Приятно было шутить с моим соседом, но жить с ним в одной камере было нелегко. Его манией была аккуратность. В жизни не видел я большего педанта, предпочитавшего порядок в вещах нормальным отношениям с людьми. Любовь к порядку свойство очень похвальное. И если важен порядок в обычной жизни, то тем более — в тюремной камере. Нам приходилось устанавливать очередность «прогулок»: в ширину камера имела два с половиной шага, и разгуливать по ней вдвоем мы не могли. Мы по очереди драили блестящий бетонный пол, выносили и выливали парашу, должны были терпеть друг друга… Чтобы терпеть друг друга, необходим был порядок в нашей маленькой общей клетушке, в которую нас забросило волной судьбы. Но мой сосед был холостяком и педантом. То ли он остался холостяком из-за своего педантизма, то ли холостяцкая жизнь сделала его педантом. Он был буквально болен любовью к порядку и мог целыми днями сердито молчать, если я, к примеру, нечаянно клал свою деревянную ложку на часть столика, которую он в первый день нашего знакомства объявил своей.
НКВД смилостивился над нами, посадив в нашу камеру арбитра — третьего заключенного. Это был капрал польской армии, портной по профессии, человек молодой, неграмотный, но умный. Мы сдружились с ним, когда я начал давать ему уроки по истории Польши и других стран. Он учился с удивительным усердием и беспрестанно зубрил очередной урок. «В тюрьме, — говорил он с горькой усмешкой, — я хочу наверстать то, чего не получил в школе». Эти уроки, читавшиеся по памяти, помогали нам коротать длинные часы и дни.
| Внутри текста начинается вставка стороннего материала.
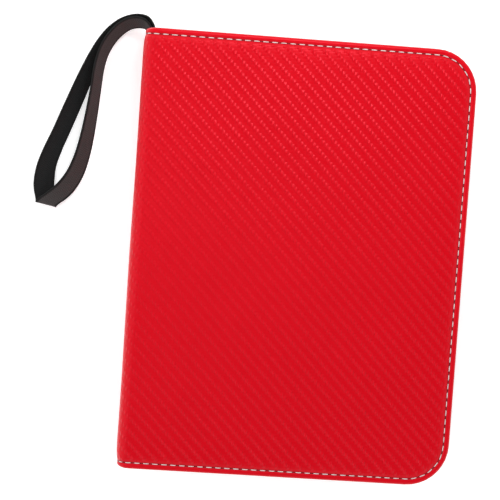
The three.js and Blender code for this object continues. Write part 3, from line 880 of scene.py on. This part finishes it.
# Both ends run into the binder beside each other.
ROOT_NEAR = [
    ((-86.0, 115.9, 12.4), (0, 0, 1)), ((-88.2, 119.3, 12.4), (0, 0, 1)),
    ((-90.7, 122.9, 12.4), (0.06, 0.06, 0.99)),
]
ROOT_FAR = [
    ((-89.4, 124.1, 12.4), (0.06, 0.06, 0.99)),
    ((-87, 120.4, 12.4), (0, 0, 1)), ((-84.9, 117.0, 12.4), (0, 0, 1)),
]


def smooth_line(rows, per_span):
    """Points and upward ways along a smooth curve through the rows."""
    found = []
    for i in range(len(rows) - 1):
        near = [rows[max(0, min(len(rows) - 1, i + k))] for k in (-1, 0, 1, 2)]
        for step in range(per_span):
            t = step / per_span
            weights = (
                -t / 2 + t * t - t**3 / 2,
                1 - 2.5 * t * t + 1.5 * t**3,
                t / 2 + 2 * t * t - 1.5 * t**3,
                (t**3 - t * t) / 2,
            )
            pair = []
            for part in (0, 1):
                pair.append(sum((Vector(row[part]) * w for row, w in zip(near, weights)), Vector()))
            found.append(pair)
    return found + [[Vector(rows[-1][0]), Vector(rows[-1][1])]]


def webbing_strap():
    """The loop, its middle line and its length in metres. The selvages stand a little proud."""
    rows = smooth_line(ROOT_NEAR + STRAP_ROUTE + ROOT_FAR, 5)
    # A quarter of the section, from an edge to the middle, in shares of the half width and half thickness.
    quarter = [(1, 0), (0.985, 0.7), (0.93, 1.0), (0.86, 0.86), (0.5, 0.84)]
    face = quarter + [(0, 0.84)] + [(-wide, thick) for wide, thick in reversed(quarter)]
    section = face + [(-wide, -thick) for wide, thick in face[1:-1]]
    points, uvs, inner, centres, done = [], [], [], [], 0.0
    for i, (middle, up) in enumerate(rows):
        ahead = (rows[min(i + 1, len(rows) - 1)][0] - rows[max(i - 1, 0)][0]).normalized()
        across = up.normalized()
        normal = ahead.cross(across).normalized()
        done += (middle - rows[i - 1][0]).length if i else 0.0
        centres.append(middle * MM)
        for wide, thick in section:
            points.append(tuple(middle + across * (wide * WEB_WIDE / 2) + normal * (thick * WEB_THICK / 2)))
            uvs.append((done, wide * WEB_WIDE / 2))
            inner.append(1.0 if thick > 0.05 else 0.0)
    count = len(section)
    faces = strip_faces(len(rows), count, closed=True)
    faces += [tuple(range(count))[::-1], tuple(range(len(points) - count, len(points)))]
    made = make_mesh("wrist_strap_webbing", points, faces, uvs, attributes={"inner": inner})
    made.data.materials.append(WEBBING)
    return made, centres, done * MM


strap, strap_path, strap_long = webbing_strap()
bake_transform(strap)
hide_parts("strap_loop", "strap_root")


# Camera, light and floor

VIEW_X = -0.085
VIEW_Y = 0.052
VIEW_AWAY = 0.9  # above the front cover
VIEW_LENS = 114.9
VIEW_TURNS = (-3.3, -3.43, 4.05)  # degrees
camera_data = bpy.data.cameras.new("camera")
camera_data.sensor_width = 36.0
camera_data.lens = VIEW_LENS
camera_data.clip_end = 50
camera = bpy.data.objects.new("camera", camera_data)
bpy.context.scene.collection.objects.link(camera)
camera.location = (VIEW_X, VIEW_Y, THICK * MM + VIEW_AWAY)
camera.rotation_euler = [math.radians(turn) for turn in VIEW_TURNS]
bpy.context.scene.camera = camera


def area_light(name, place, target, size, power):
    """A white rectangular lamp at a place in metres, facing the target."""
    data = bpy.data.lights.new(name, "AREA")
    data.shape = "RECTANGLE"
    data.size, data.size_y = size
    data.energy = power
    made = bpy.data.objects.new(name, data)
    made.location = place
    made.rotation_euler = (Vector(target) - Vector(place)).to_track_quat("-Z", "Y").to_euler()
    bpy.context.scene.collection.objects.link(made)


area_light("key", (0.02, 0.29, 0.34), (0.0, 0.05, 0.03), (0.18, 0.05), 0.58)
area_light("strip_left", (-0.56, 0.0, 1.25), (-0.09, 0, 0.03), (0.09, 1.4), 3.2)
area_light("fill_left", (-1.2, 0.3, 1.0), (0, 0, 0), (0.9, 0.9), 2)
world = bpy.data.worlds.new("soft_white")
world.use_nodes = True
sky = world.node_tree
sky.nodes["Background"].inputs["Color"].default_value = (1, 1, 1, 1)
upward = sky.nodes.new("ShaderNodeSeparateXYZ")
sky.links.new(sky.nodes.new("ShaderNodeTexCoord").outputs["Generated"], upward.inputs[0])
# The ceiling is dark over the table and white all round, so that the flat cover keeps its deep colour.
ceiling = sky.nodes.new("ShaderNodeMapRange")
ceiling.interpolation_type = "SMOOTHSTEP"
for key, value in (("From Min", 0.74), ("From Max", 0.93), ("To Min", 1.20), ("To Max", 0.03)):
    ceiling.inputs[key].default_value = value
sky.links.new(upward.outputs["Z"], ceiling.inputs["Value"])
sky.links.new(ceiling.outputs["Result"], sky.nodes["Background"].inputs["Strength"])
bpy.context.scene.world = world
bpy.context.scene.view_settings.view_transform = "Standard"

REACH = 3000
corners = [(-REACH, -REACH, 0), (REACH, -REACH, 0), (REACH, REACH, 0), (-REACH, REACH, 0)]
floor = make_mesh("floor", corners, [(0, 1, 2, 3)])
floor.location.z = -0.0002
paper = Graph("white_floor")
paper.finish(
    (0.93, 0.93, 0.93, 1), 0.6, emission_color=(1, 1, 1, 1), emission_strength=0.4, specular_ior_level=0.0
)
floor.data.materials.append(paper.material)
Мой первый сосед помогал капралу готовить уроки, но часто забывал об этом в заботах о порядке в камере. Нам с капралом пришлось привыкнуть к периодическим приступам недовольства нашего соседа-педанта. Иногда он «порывал отношения» со мной, иногда с капралом, но порой бойкот объявлялся нам обоим. Таким образом, между мной и капралом возникла какая-то негласная, но естественная солидарность товарищей по несчастью, хотя оба моих соседа были поляки, я — еврей.